Temos ainda uma postura de Macunaíma, que é uma postura típica do brasileiro: gosto pelo brilho inútil, como comportamento importado (pelo Parnasianismo), mas também assumido por ele. Até ao Modernismo, toda a literatura brasileira fora de importação: começou no Barroco e foi até ao Parnasianismo. O grande símbolo do brilho inútil será a última transformação de Macunaíma, que, não tendo conseguido os seus intentos, se transforma em estrela.
Este capítulo tem ainda outra recusa do que é importado: troca-se o saber do cientista alemão pelo saber popular. A ideia do cientista dizer que a Ursa Maior tem relação com o saci mostra o engano da investigação de quem é de fora. Mas o facto de se referir a Ursa Maior, que tem uma configuração que lembra o Brasil, mostra que Macunaíma é o símbolo do brasileiro.

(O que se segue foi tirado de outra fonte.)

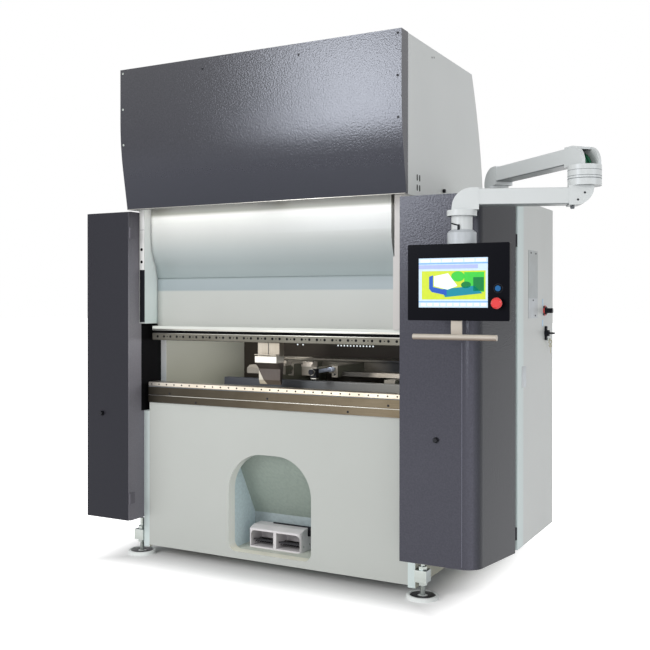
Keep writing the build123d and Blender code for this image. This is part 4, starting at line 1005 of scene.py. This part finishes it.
def dress_gauge_rod():
    """The rod on the right arm, its black stop and the stop's bright caps."""
    y = machine_box("gauge_arms")[0].y
    rod = [(0, 192), (8, 192), (10, 190), (10, 40), (13, 38), (13, 0)]
    turned_piece("gauge_rod", "rod_steel", "backgauge", (ROD_X, y + 2, ROD_Z), FRONT, rod)
    bm = bmesh.new()
    add_box(bm, (ROD_X - 17, y - 218, ROD_Z - 30), (ROD_X + 17, y - 186, ROD_Z + 14), 2)
    add_lathe(bm, (ROD_X, y - 219, ROD_Z), FRONT, [(0, 26), (13, 26), (15, 24), (15, 0)])
    finish_piece("gauge_stop", bm, "black", "backgauge")
    bm = bmesh.new()
    add_lathe(bm, (ROD_X, y - 230, ROD_Z), FRONT, [(15, 5), (17, 5), (18, 3), (18, 1), (16, 0)])
    add_lathe(bm, (ROD_X, y - 202, ROD_Z - 30), DOWN, [(0, 8), (20, 8), (22, 6), (22, 2), (8, 0)])
    finish_piece("gauge_stop_caps", bm, "bright", "backgauge")


# Pedal, feet and rear

PEDAL_LIP = 10
RIB_HALF = 2.5


def slope_pedal(bm, low, high):
    """Lay ribs drawn flat at Z 0 on the pedal's sloping top."""
    tilt = (high.z - low.z - PEDAL_LIP) / (high.y - low.y)
    for vert in bm.verts:
        vert.co.z += low.z + PEDAL_LIP + tilt * (vert.co.y - low.y)


def dress_pedal():
    """Ribs on both pedals and screws in their housing."""
    ribs, margin = 9, 8
    for side in ("left", "right"):
        low, high = machine_box("pedal_" + side)
        bm = bmesh.new()
        step = (high.x - low.x - 2 * margin) / (ribs - 1)
        for k in range(ribs):
            x = low.x + margin + step * k
            add_box(bm, (x - RIB_HALF, low.y + 6, 0), (x + RIB_HALF, high.y - 30, 1), 0.3)
        slope_pedal(bm, low, high)
        finish_piece("pedal_ribs_" + side, bm, "pedal_black", "pedal_" + side)
    low, high = machine_box("pedal_housing")
    bm = bmesh.new()
    for x, axis in ((low.x, LEFT), (high.x, RIGHT)):
        for y in (150, 215):
            add_lathe(bm, (x, y, 120), axis, SCREW, scale=5, segments=16)
    finish_piece("pedal_housing_screws", bm, "zinc", "frame")


FOOT_RADIUS = 78
FOOT_STEM = 11


def dress_feet():
    """The thread on each foot's stem and the dark ring in its pad."""
    low, high = machine_box("foot_pads")
    threads = bmesh.new()
    rings = bmesh.new()
    turns, pitch, foot = 9, 5, 19
    root, crest = FOOT_STEM - 0.5, FOOT_STEM + 1.4
    thread = [(root, 4.2), (crest, 2.1), (root, 0), (root, 4.2)]
    ring = [(26, 2.5), (58, 2.5), (62, 0.3), (24, 0.3), (26, 2.5)]
    for x in (low.x + FOOT_RADIUS, high.x - FOOT_RADIUS):
        for y in (low.y + FOOT_RADIUS, high.y - FOOT_RADIUS):
            for k in range(turns):
                add_lathe(threads, (x, y, foot + pitch * k), UP, thread, segments=24)
            add_lathe(rings, (x, y, 12.9), UP, ring, segments=40)
    finish_piece("foot_threads", threads, "zinc", "frame")
    finish_piece("foot_rings", rings, "dark_screw", "frame")


def dress_rear():
    """The rear panel's row of small holes, glowing on its inner face as painted light, and the screws round
    it.
    """
    low, high = machine_box("rear_panel")
    radius, hole_z, pitch = 5, 1139, 21.5
    holes = [-378, -339] + [-93 + pitch * k for k in range(12)]
    inner = [(x, low.y, hole_z) for x in holes]
    outer = [(x, high.y, hole_z) for x in holes]
    # The holes glow white on the panel's inner face: painted light coming through them.
    turned_row("rear_light_holes", "screen_white", "frame", FRONT, HOLE, radius, inner)
    turned_row("rear_hole_rims", "hole", "frame", BACK, HOLE, radius, outer)
    bottom, top = 240, 1870
    spots = []
    for z in (bottom, 650, 1060, 1470, top):
        spots += [(low.x + 30, high.y, z), (high.x - 30, high.y, z)]
    for x in (-400, 0, 400):
        spots += [(x, high.y, bottom), (x, high.y, top)]
    turned_row("rear_panel_screws", "dark_screw", "frame", BACK, SCREW, 7, spots)


DETAILS = (
    dress_hood,
    dress_ram,
    dress_table,
    dress_punch,
    dress_cabinets,
    dress_side_door,
    dress_lock,
    dress_elbow_discs,
    dress_elbow_inside,
    dress_lower_elbow,
    dress_swivel,
    dress_screen,
    dress_panel,
    dress_gauge,
    dress_gauge_rod,
    dress_pedal,
    dress_feet,
    dress_rear,
)


# Studio

CAMERA_SPOT = at(2499.1, -4070.6, 1400)
CAMERA_PITCH = -0.213
CAMERA_YAW = 28.246
CAMERA_ROLL = 0.037
FOCAL_PIXELS = 924.8
PRINCIPAL_X = 322.2
PRINCIPAL_Y = 306.3
PICTURE = 650
SENSOR = 36.0
WORLD_LIGHT = 0.56
FLOOR_SIZE = 120
FLOOR_TONE = 0.84
# The floor shows its own shadow this far inside the frame's outline, and white this far outside.
FLOOR_NEAR = -0.03
FLOOR_FAR = 0.4
# Each lamp's name, place, aim, width, height and power. The last two light the bending gap.
LAMPS = (
    ("key", (-2.3, -6.0, 3.35), (0.1, -0.2, 1.5), 1.8, 2.6, 175),
    ("side", (6.5, -1.5, 3.2), (0.6, 0.0, 1.2), 2.6, 2.6, 70),
    ("fill", (2.6, -5.4, 1.5), (0.0, 0.0, 1.15), 1.2, 1.2, 30),
    ("gap_side", at(-130, 450, 1160), at(-776, 420, 1080), 0.6, 0.1, 1.6),
    ("gap_back", at(150, 190, 1180), at(150, 640, 1040), 1.0, 0.06, 0.9),
)


def add_camera():
    """The camera at the photograph's viewpoint."""
    data = bpy.data.cameras.new("camera")
    data.sensor_width = SENSOR
    data.lens = FOCAL_PIXELS * SENSOR / PICTURE
    data.shift_x = (PICTURE / 2 - PRINCIPAL_X) / PICTURE
    data.shift_y = (PRINCIPAL_Y - PICTURE / 2) / PICTURE
    data.clip_end = 200
    camera = bpy.data.objects.new("camera", data)
    camera.location = CAMERA_SPOT
    turn = Euler((radians(90 + CAMERA_PITCH), 0, radians(CAMERA_YAW))).to_matrix()
    roll = Matrix.Rotation(radians(CAMERA_ROLL), 3, "Z")
    camera.rotation_euler = (turn @ roll).to_euler()
    bpy.context.scene.collection.objects.link(camera)
    bpy.context.scene.camera = camera


def add_math(tree, operation, first, second):
    """One math step on a value and a value or number."""
    step = tree.nodes.new("ShaderNodeMath")
    step.operation = operation
    tree.links.new(first, step.inputs[0])
    if isinstance(second, (int, float)):
        step.inputs[1].default_value = second
    else:
        tree.links.new(second, step.inputs[1])
    return step.outputs["Value"]


def seen_direct(tree):
    """1 where a camera, glossy or transmission ray sees the surface, else 0."""
    path = tree.nodes.new("ShaderNodeLightPath")
    total = path.outputs["Is Camera Ray"]
    for name in ("Is Glossy Ray", "Is Transmission Ray"):
        total = add_math(tree, "MAXIMUM", total, path.outputs[name])
    return total


def add_world():
    """A soft grey dome for light that shows as white."""
    world = bpy.data.worlds.new("studio")
    bpy.context.scene.world = world
    world.use_nodes = True
    tree = world.node_tree
    background = tree.nodes["Background"]
    background.inputs["Color"].default_value = WHITE
    strength = add_span(tree, seen_direct(tree), 0.0, 1.0, start=WORLD_LIGHT)
    tree.links.new(strength, background.inputs["Strength"])


def outside_footprint(tree):
    """How far a spot of the floor lies outside the frame's outline, in metres."""
    place = tree.nodes.new("ShaderNodeTexCoord").outputs["Object"]
    axes = tree.nodes.new("ShaderNodeSeparateXYZ")
    tree.links.new(place, axes.inputs["Vector"])
    left, right = PLATE_LEFT[0].x, PLATE_RIGHT[1].x
    front, back = PLATE_LEFT[0].y, PLATE_LEFT[1].y
    gaps = []
    for axis, low, high in (("X", left, right), ("Y", front, back)):
        shifted = add_math(tree, "SUBTRACT", axes.outputs[axis], (low + high) / 2)
        reach = add_math(tree, "ABSOLUTE", shifted, 0)
        gaps.append(add_math(tree, "SUBTRACT", reach, (high - low) / 2))
    return add_math(tree, "MAXIMUM", *gaps)


def floor_material():
    """A pale floor that keeps the shadow near the machine and shows as white beyond it."""
    material = bpy.data.materials.new("floor_white")
    material.use_nodes = True
    tree = material.node_tree
    shader = tree.nodes["Principled BSDF"]
    shader.inputs["Base Color"].default_value = scaled(WHITE, FLOOR_TONE)
    shader.inputs["Roughness"].default_value = 0.9
    shader.inputs["Specular IOR Level"].default_value = 0.0
    shader.inputs["Emission Color"].default_value = WHITE
    far = add_span(tree, outside_footprint(tree), FLOOR_NEAR, FLOOR_FAR, interpolation="SMOOTHSTEP")
    lift = add_math(tree, "MULTIPLY", seen_direct(tree), far)
    tree.links.new(lift, shader.inputs["Emission Strength"])
    return material


def add_floor():
    """The floor, as a part of the stage."""
    bpy.ops.mesh.primitive_plane_add(size=FLOOR_SIZE, location=(0, 0, 0))
    floor = bpy.context.active_object
    floor.name = "floor"
    floor.data.materials.append(floor_material())


def add_area(name, spot, target, width, height, power):
    """A soft light box aimed at a point."""
    data = bpy.data.lights.new(name, "AREA")
    data.shape = "RECTANGLE"
    data.size = width
    data.size_y = height
    data.energy = power
    lamp = bpy.data.objects.new(name, data)
    lamp.location = spot
    lamp.visible_camera = False
    lamp.rotation_euler = (Vector(target) - Vector(spot)).to_track_quat("-Z", "Y").to_euler()
    bpy.context.scene.collection.objects.link(lamp)


def add_studio():
    """World, floor, lights and view transform."""
    add_world()
    add_floor()
    for lamp in LAMPS:
        add_area(*lamp)
    bpy.context.scene.view_settings.view_transform = "Standard"


dress_nodes()
for dress in DETAILS:
    dress()
add_camera()
add_studio()
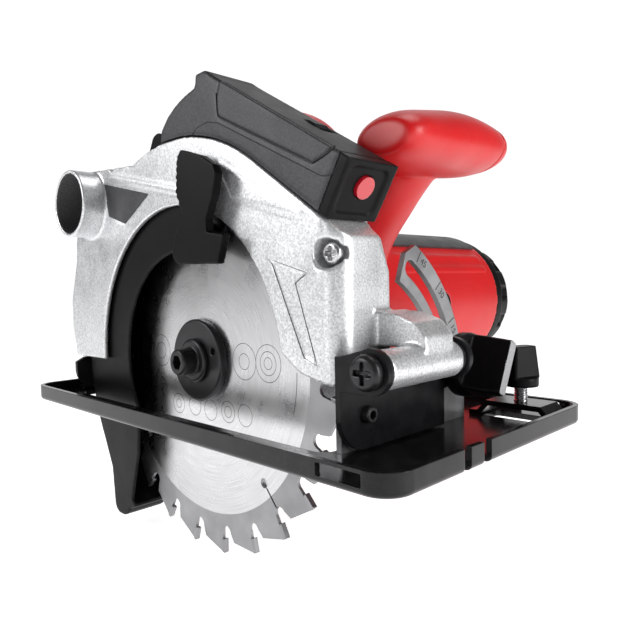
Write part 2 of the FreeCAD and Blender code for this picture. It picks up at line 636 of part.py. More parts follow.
def keyhole(angle):
    """A stress slot that runs from a gullet to a round hole."""
    half = 0.45
    eye = size("blade_diameter") / 2 - 25
    spread = math.degrees(half / eye)
    reach = size("blade_diameter") / 2 - size("tooth_gullet_depth") + 2
    side = polar(polar(AX, eye, angle), 2.2, angle + 168.5 - 180)
    other = polar(polar(AX, eye, angle), 2.2, angle + 11.5)
    bottom = polar(polar(AX, eye, angle), 2.2, angle + 180)
    return [side, polar(polar(AX, reach, angle), half, angle - 90),
            polar(polar(AX, reach, angle), half, angle + 90), other, ("arc", bottom, side)]


FIRST_TIP = -111.2
blade = doc.addObject("PartDesign::Body", "saw_blade")
pad(blade, "XZ", [blade_outline(), ("circle", *AX, size("blade_bore") / 2)], "Sizes.blade_thick",
    -size("blade_thick") / 2)
pocket(blade, "XZ", [keyhole(FIRST_TIP + 61.8 + 90 * k) for k in range(4)], "Sizes.blade_thick + 2", 3)
keep("saw_blade", blade)


def carbide_tips():
    half = size("kerf_thick") / 2
    tip = size("blade_diameter") / 2
    found = []
    for k in range(int(size("tooth_count"))):
        a = FIRST_TIP + k * 15
        loop = [polar(AX, tip - 0.35, a - 1.1), polar(AX, tip, a), polar(AX, tip - 6.5, a + 0.75),
                polar(AX, tip - 6.5, a - 0.45)]
        found.append(prism("XZ", loop, -half, half).cut(blade_local))
    return Part.makeCompound(found)


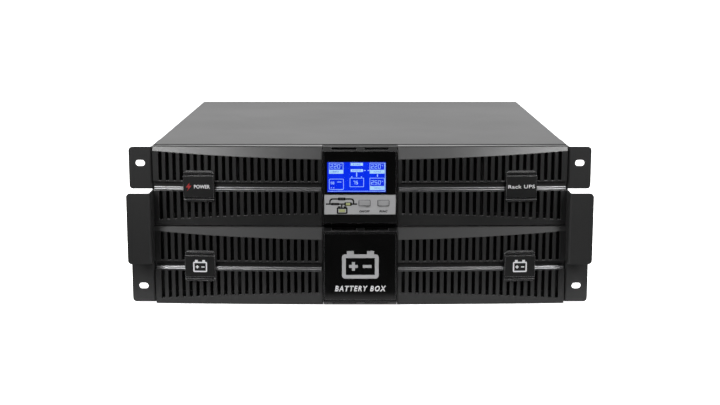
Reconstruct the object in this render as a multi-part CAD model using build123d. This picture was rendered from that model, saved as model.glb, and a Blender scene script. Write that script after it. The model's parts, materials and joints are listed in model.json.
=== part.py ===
from build123d import *
import os
from math import asin, atan2, cos, degrees, pi, radians, sin, sqrt

# A rack-mount uninterruptible power supply: a 2U power unit standing on its 2U battery box, held
# together by one 4U bracket on each side.
#
# Axes: +X to the right of someone facing the front, +Y towards the back, +Z up.
# Origin: the middle of the footprint, on the plane that the battery box stands on.

# --- Driving dimensions (mm) -------------------------------------------------------------------

RACK_UNIT = 44.45            # height step of a 19-inch rack
HOLE_SPACING_X = 465.1       # rack hole centres, left to right
HOLE_SPACING_Z = 3 * RACK_UNIT
CASE_WIDTH = 438.0
UNIT_HEIGHT = 86.0           # one 2U unit
CASE_DEPTH = 444.7
BEZEL_BACK = 7.3             # how far the case front lies behind the bracket ears
HANDLE_REACH = 23.0          # how far the handle flanges stand in front of the ears
REAR_REACH = 10.0            # furthest rear fitting behind the case
EAR_WIDTH = 489.0            # overall, across both brackets
SHEET = 1.2                  # case sheet metal
BRACKET_SHEET = 2.0

EAR_Y = HANDLE_REACH - (HANDLE_REACH + BEZEL_BACK + CASE_DEPTH + REAR_REACH) / 2
CASE_FRONT = EAR_Y + BEZEL_BACK
CASE_BACK = CASE_FRONT + CASE_DEPTH
HALF_WIDTH = CASE_WIDTH / 2
BATTERY_BASE = 0.0
UPS_BASE = UNIT_HEIGHT
SEAM = UNIT_HEIGHT
MIDDLE = UNIT_HEIGHT / 2     # height of a unit's centre line above its base

# Bezel: a bowed front face with a chamfer along its top and bottom
BEZEL_HALF_HEIGHT = 42.5
FACE_REACH = 12.0            # front face in front of the ears, on the centre line
FACE_FALL = 9.0              # how much less it is at the ends
RIM_REACH = 7.5              # the same two for the rim above the chamfer
RIM_FALL = 6.25
CHAMFER_HEIGHT = 13.6        # on the centre line
FRONT_WALL = 5.0
SIDE_WALL = 2.5
GROOVE_Z = (-5.0, 4.3)       # groove along the centre line
GROOVE_DEPTH = 3.5
TRIM_HEIGHT = 4.1

# Vent slots
SLOT_COUNT = 23              # in each half of a row
SLOT_PITCH = 7.5
SLOT_FIRST = 46.0
SLOT_WIDTH = 3.6
SLOT_CORNER = 0.7
SLOT_INNER_END = 5.6         # distance of a slot's inner end from the bezel's centre line

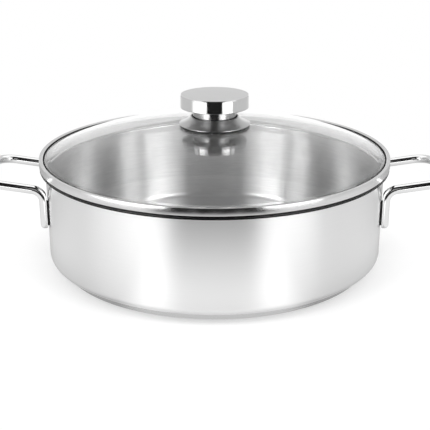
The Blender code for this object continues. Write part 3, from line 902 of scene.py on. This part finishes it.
class CASSEROLE_OT_knob(Operator):
    """Disc, collar and hollow-ground plate of the knob"""

    bl_idname = "casserole.knob"
    bl_label = "Knob"

    def execute(self, context):
        pot = context.scene.casserole
        for make in (self.make_cap, self.make_neck, self.make_plate):
            make(pot.knob, pot.finishes)
        return {"FINISHED"}

    def make_cap(self, knob, finishes):
        bottom, top, outer = extent("knob_cap")
        inner = outer - knob.cap_sheet
        roof = top - knob.cap_sheet
        mesh = turned("knob_disc", outline([
            (0.0, top, 0.0),
            (outer - knob.cap_bevel, top),
            (outer, top - knob.cap_bevel),
            (outer, bottom, knob.cap_sheet * FREE_EDGE),
            (inner, bottom),
            (inner, roof, knob.cap_bevel),
            (0.0, roof, 0.0),
        ]))
        steel = polished_finish("knob_disc_steel", finishes.knob, 0.11)
        satin = satin_finish("knob_top_steel", finishes.knob, 0.32)
        centers, _, radius = face_places(mesh)
        on_top = (centers[:, 2] > top - BROKEN_EDGE) & (radius < outer - knob.cap_bevel)
        place_piece(mesh, "lid", "knob_cap", (steel, satin), on_top)

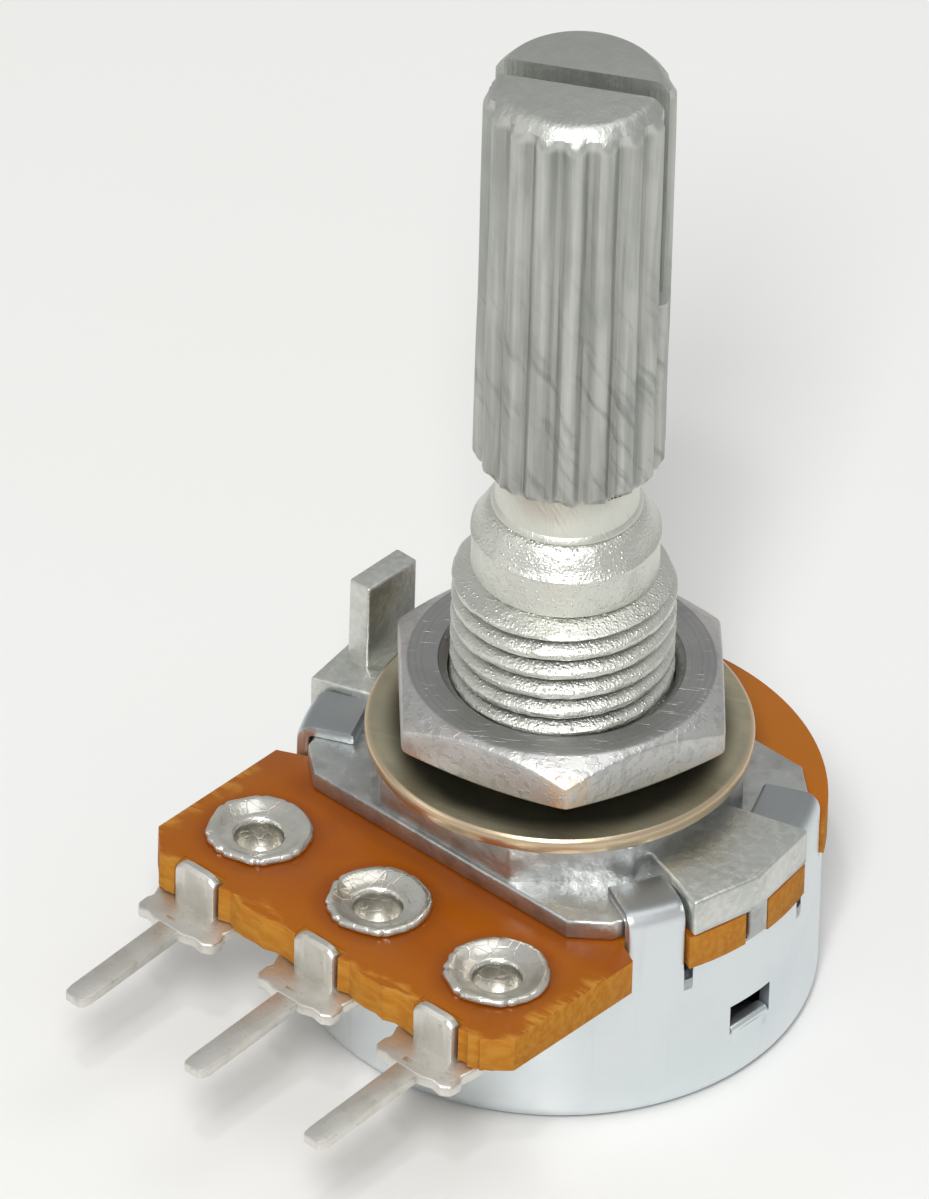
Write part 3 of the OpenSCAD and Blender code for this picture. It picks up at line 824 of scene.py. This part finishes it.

Além da junção de elementos da civilização com elementos da selva ("com todo o estenderete dele, galo galinha gaiola revolver relógio numa constelação"), que mostra o perfil de Macunaíma, temos também a recuperação de lendas nacionais com uso de uma linguagem popular. Macunaíma aponta para muitas ideias do Manifesto Pau Brasil: "Bárbaro e nosso"; "contribuição de todos os erros".
Como elementos modernistas temos:
👉 crítica à importação: ninguém mais conhece as lendas pátrias;
👉 recurso ao lendário nacional, aos elementos da selva, à linguagem universal.
O caráter de inverosimilhança do romance tem um objetivo: não é dar-lhe um tom mítico, porque o mito é algo que não aceita discussão, mas um tom mitológico, porque gira em torno de lendas. Só é um mito na medida em que explica as lendas, mas afasta-se dele por causa da crítica ao brasileiro e à importação.
Macunaíma é um herói doente, que vive rodeado de saúva; é o símbolo que usa a feitiçaria, que vive rodeado, mas não pensa nela. É um herói que tanto usa as coisas da civilização, como as renega. As atitudes paradoxais da personagem têm, no romance, um sentido crítico.
O romance, embora difícil de entender, insere-se perfeitamente no ideário do Modernismo; embora pareça desestruturado, tem uma estrutura lógica interna: impossibilidade de ver o Brasil com olhos de fora.